In a landmark ruling that brings hope to countless middle-class families and homebuyers who sometimes miss the strict income tax filing deadlines due to genuine reasons, the Income Tax Appellate Tribunal (ITAT) Mumbai has ruled that taxpayers can still claim the popular Section 54 exemption on long-term capital gains from selling their old house – even if they never filed the original return of income on time.

The case involved Mumbai resident Sanjay Gopaldas Bajaj, who sold a residential property in Assessment Year 2015-16, earning long-term capital gains (LTCG) of approximately ₹67.92 lakh.
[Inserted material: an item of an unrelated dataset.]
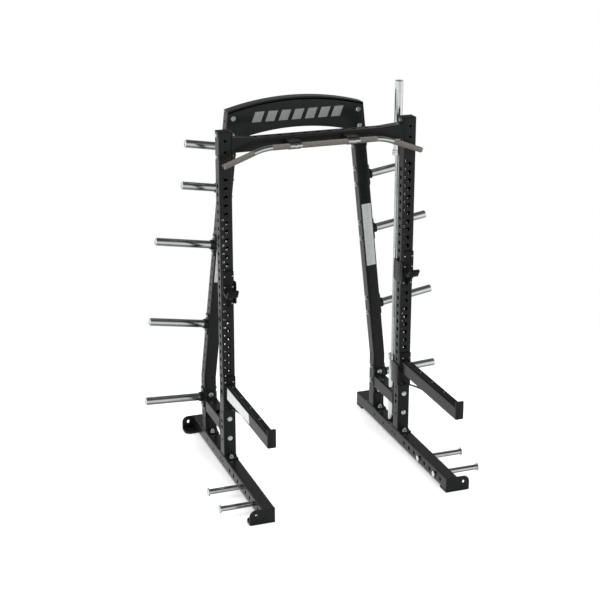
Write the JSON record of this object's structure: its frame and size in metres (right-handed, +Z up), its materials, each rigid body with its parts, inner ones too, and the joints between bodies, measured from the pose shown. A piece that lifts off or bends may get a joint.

He reinvested the entire proceeds into buying another residential house within the time limit allowed under Section 54 of the Income Tax Act – a provision designed to encourage people to upgrade or replace their homes without paying heavy capital gains tax.

However, Bajaj had not filed his regular income tax return (ITR) under Section 139(1) for that year – reportedly due to the sudden disappearance of his accountant, leading to unavoidable delay. The tax department later reopened his case under Section 147 (reassessment) based on information from TDS statements and property transactions, issuing a notice under Section 148 in March 2021.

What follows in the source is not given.